Speaking after the 2019 surges, Nolan took issue with claims that such raids led to arrests of low-level offenders rather than kingpins.
“If you sell fentanyl, you are not small, that’s all there is to it,” she said, according to a report in the Brattleboro Reformer.
“If you sell fentanyl, you can potentially kill someone,” she added. “Frankly, the same is true of meth, crack, powder, heroin. … We don’t see this as small-time behavior. These are the people who are making it possible for [out-of-state] dealers to operate here.”
Speaking to VTDigger, Nolan called one of her proudest achievements her role in the opening of a recovery center for women in Lamoille County. The facility provides a “holistic approach” to assist women not only battling substance abuse but those who have also suffered from domestic and sexual violence.
A ‘measured’ approach
Michael Desautels runs Vermont’s federal public defender’s office, which represents about 60 percent of the criminal defendants who come into federal court. He said Nolan was someone he could trust and someone who has always been open to discussion.
“I told her I couldn’t have asked for more than that,” he said.
In one instance, Desautels said, he strongly disagreed with the way a certain case was being handled by Nolan’s office, so he wrote her a letter.
“She said, ‘Come on over and talk,’ so we did,” Desautels said. “I think my points were listened to. I wouldn’t say there was a 180-degree change in policy or practice but it certainly was received and I believe it was respected.”
Desautels, who has held the same job through the tenures of four previous U.S. attorneys, said that Nolan brought more gun charges than others, particularly what had been a rarely used charge of being a known drug user in possession of a firearm.
“Before Christina Nolan you wouldn’t have seen a lot of those,” he said.
Her rationale was that drugs and firearms were a lethal mix, Desautels said. In bringing that charge, he added, the prosecutor’s office was not necessarily looking to put those people in prison but to ensure they couldn’t have a gun again, and if they did, seek a harsher sentence.
The hardline approach has led to clashes with criminal justice reforms backed by some county prosecutors.
In one case, shortly after taking office, Nolan released a statement pushing back against Chittenden County State’s Attorney Sarah George’s support for safe injection facilities in Vermont.
In such facilities, people can use drugs under medical supervision and without fear of prosecution, often coupled with avenues to addiction treatment and other social services.
Nolan, her statement, appeared to be threatening prosecution if safe injection facilities came to Vermont.
“Exposure to criminal charges would arise for users and [facility] workers and overseers. The properties that host [them] would also be subject to federal forfeiture,” the statement read.
George could not be reached for comment for this story.

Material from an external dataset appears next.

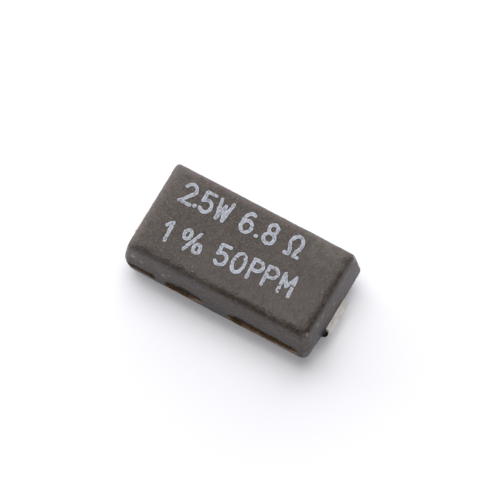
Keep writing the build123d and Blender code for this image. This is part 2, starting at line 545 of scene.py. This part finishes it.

Robert Sand, the founding director of Vermont Law School’s Center for Justice Reform and a former Windsor County state’s attorney, said he saw Nolan as taking a “measured” approach while in office, though he didn’t view her as a reformer.
“I frankly was impressed with the way she maintained some balance even in the face of a pretty conservative, and I might even say, right-leaning administration,” Sand said.
“With President Trump and William Barr as the AG, it’s not surprising the Vermont U.S. attorney was not perceived as a criminal justice reformer,” he said. “If the U.S. attorney for Vermont got too far out ahead of William Barr or Donald Trump, that person would be gone.”
Nolan, in a recent interview, said she believed she had strong relationships with county prosecutors across Vermont, though she acknowledged at times they didn’t always agree.
“Where there is a difference of opinion, that never impeded our ability to work on cases,” she said. “You can have an honest debate and disagreement and then come down on different sides.”